COLUMBIA — American Christianity’s international influence is vibrant, Princeton professor and author Robert Wuthnow said Monday night.
Wuthnow cited the results of his three-year survey of U.S. Christian congregations that found the global role of American Christianity is expanding rather than weakening, as some prominent scholars have proposed.
“Evidence shows that the global outreach of churches in the United States is at an all-time high,” he said.
In his presentation at MU’s Memorial Union, Wuthnow said his survey refuted a main tenet of “The New Christendom” paradigm that states that the global influence of U.S. Christianity is waning.
He cited recent data that spending by U.S. churches on overseas missions has increased by $4 billion and that nearly all surveyed congregations said they contribute to international missions.
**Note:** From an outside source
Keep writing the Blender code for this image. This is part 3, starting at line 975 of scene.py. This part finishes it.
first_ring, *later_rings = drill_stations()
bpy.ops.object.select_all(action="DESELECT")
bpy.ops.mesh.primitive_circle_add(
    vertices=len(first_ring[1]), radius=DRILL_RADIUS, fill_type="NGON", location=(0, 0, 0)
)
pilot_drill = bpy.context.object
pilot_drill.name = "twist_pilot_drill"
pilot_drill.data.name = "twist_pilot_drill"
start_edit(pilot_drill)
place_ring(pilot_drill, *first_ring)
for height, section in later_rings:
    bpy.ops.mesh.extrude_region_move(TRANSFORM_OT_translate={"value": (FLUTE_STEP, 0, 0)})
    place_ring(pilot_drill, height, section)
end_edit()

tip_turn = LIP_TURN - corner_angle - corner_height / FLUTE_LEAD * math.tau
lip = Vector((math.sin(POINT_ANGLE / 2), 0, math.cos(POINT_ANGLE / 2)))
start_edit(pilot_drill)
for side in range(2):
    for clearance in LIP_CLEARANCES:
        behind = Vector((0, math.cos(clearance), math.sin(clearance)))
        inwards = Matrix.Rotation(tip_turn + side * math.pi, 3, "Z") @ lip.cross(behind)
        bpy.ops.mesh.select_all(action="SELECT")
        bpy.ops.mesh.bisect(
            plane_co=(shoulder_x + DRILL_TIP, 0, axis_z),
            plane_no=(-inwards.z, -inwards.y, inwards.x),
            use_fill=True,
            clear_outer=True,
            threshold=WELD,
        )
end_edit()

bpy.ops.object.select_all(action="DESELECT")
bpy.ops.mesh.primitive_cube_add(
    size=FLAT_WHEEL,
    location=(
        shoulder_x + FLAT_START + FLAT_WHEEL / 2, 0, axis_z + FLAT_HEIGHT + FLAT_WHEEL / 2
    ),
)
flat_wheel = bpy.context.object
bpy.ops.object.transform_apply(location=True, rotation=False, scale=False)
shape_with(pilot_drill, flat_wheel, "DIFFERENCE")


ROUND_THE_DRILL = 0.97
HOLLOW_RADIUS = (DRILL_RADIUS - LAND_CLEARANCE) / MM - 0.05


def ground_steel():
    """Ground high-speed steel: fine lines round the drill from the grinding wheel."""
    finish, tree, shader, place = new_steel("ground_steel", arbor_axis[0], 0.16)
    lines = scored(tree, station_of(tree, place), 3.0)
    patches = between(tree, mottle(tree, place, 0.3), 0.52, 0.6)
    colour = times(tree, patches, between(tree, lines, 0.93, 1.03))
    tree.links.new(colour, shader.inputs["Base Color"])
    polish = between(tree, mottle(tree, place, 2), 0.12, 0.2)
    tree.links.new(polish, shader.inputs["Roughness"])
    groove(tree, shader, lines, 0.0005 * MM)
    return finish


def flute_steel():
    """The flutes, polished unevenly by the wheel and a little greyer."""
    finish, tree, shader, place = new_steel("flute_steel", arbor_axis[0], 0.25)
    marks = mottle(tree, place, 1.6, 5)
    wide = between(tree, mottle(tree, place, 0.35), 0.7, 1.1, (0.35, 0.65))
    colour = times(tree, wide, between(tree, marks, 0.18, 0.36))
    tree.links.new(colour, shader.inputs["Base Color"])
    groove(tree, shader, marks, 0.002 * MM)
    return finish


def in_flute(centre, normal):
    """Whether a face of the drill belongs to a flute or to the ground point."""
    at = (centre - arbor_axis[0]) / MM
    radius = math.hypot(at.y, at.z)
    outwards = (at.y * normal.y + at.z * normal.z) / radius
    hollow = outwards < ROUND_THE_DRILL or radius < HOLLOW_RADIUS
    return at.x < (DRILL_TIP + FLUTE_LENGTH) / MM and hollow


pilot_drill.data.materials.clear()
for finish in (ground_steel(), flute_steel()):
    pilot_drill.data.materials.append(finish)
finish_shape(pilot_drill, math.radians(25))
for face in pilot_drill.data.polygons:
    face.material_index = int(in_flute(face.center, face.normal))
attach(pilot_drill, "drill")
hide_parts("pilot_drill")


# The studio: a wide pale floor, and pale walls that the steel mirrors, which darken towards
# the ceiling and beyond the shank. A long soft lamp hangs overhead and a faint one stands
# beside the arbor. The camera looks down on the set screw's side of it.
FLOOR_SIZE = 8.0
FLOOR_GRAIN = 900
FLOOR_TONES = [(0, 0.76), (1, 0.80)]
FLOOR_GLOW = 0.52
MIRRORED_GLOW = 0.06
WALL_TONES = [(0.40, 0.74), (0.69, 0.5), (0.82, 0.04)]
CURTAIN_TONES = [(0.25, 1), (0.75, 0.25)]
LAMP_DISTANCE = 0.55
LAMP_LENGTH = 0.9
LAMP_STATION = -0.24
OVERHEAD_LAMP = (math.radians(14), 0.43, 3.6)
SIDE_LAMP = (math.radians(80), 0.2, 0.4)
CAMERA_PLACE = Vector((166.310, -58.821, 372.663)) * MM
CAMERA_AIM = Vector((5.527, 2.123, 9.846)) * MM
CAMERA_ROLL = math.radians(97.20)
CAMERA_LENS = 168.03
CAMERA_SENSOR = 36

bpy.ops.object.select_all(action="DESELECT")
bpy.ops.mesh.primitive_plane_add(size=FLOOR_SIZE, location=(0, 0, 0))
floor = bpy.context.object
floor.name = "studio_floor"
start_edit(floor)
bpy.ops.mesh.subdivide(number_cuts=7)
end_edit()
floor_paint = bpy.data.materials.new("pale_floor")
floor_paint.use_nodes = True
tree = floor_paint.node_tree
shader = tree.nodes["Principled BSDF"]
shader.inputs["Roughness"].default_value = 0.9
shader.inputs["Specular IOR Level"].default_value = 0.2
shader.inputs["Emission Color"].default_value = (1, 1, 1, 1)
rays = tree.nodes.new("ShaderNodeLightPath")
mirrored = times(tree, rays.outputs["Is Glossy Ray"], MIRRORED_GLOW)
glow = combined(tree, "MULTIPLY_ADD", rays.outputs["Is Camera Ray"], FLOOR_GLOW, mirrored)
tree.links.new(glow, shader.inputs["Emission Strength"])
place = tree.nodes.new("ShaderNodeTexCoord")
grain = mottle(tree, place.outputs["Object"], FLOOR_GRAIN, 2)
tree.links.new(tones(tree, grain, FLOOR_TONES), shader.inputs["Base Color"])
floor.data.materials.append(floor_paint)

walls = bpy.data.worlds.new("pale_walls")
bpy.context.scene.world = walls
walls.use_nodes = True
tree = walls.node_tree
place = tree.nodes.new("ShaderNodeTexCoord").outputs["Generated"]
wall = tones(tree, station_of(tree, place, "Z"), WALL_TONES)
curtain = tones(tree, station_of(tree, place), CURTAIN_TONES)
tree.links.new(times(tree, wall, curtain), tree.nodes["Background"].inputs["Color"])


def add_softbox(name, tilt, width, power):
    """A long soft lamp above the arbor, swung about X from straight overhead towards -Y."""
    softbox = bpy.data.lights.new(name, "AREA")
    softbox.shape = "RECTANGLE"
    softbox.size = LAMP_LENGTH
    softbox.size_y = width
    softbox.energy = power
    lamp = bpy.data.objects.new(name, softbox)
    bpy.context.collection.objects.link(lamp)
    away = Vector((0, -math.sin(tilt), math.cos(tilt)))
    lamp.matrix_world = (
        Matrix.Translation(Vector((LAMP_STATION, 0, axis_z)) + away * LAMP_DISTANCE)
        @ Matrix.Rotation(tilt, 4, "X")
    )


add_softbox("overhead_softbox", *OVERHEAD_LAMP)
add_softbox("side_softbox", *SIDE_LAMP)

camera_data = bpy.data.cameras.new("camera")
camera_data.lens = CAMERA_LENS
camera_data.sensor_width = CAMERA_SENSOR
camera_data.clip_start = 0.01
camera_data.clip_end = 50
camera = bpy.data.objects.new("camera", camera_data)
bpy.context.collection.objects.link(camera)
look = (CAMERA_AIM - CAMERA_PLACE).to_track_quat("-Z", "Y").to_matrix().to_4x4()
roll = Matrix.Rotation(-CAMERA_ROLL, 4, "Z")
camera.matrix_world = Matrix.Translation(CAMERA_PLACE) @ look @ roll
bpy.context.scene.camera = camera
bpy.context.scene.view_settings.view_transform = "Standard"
His study also found that all Christian denominations are involved in transnational service activities and that most congregations theologically and organizationally emphasize missions.
Increased international communication and travel were some of the main sources of the globalization of American Christianity, Wuthnow said.
He also cited “mega-churches,” congregations with 2,000 or more members, as having a significant international presence because the amount of resources they amass allow them to bypass aid organizations and minister directly abroad.
He noted that while “much of altruism that links congregations to the community is local,” U.S. Christian groups are increasing mission work through partnerships with thriving congregations in other nations.
“For better or worse, the U.S. is connected to the world community and religion is a part of that connection,” Wuthnow said.
Wuthnow is the chair of the Department of Sociology and director of the Center for the Study of Religion at Princeton University.
The forum marked the beginning of an annual series of speakers on religion and public life at MU, sponsored by the Department of Religious Studies’ Rufus Monroe and Sofie Paine Endowment for Lectures in Religion, the Center on Religion and the Professions, the Center for Arts and Humanities, the MU Lectures Committee, and the Department of Sociology.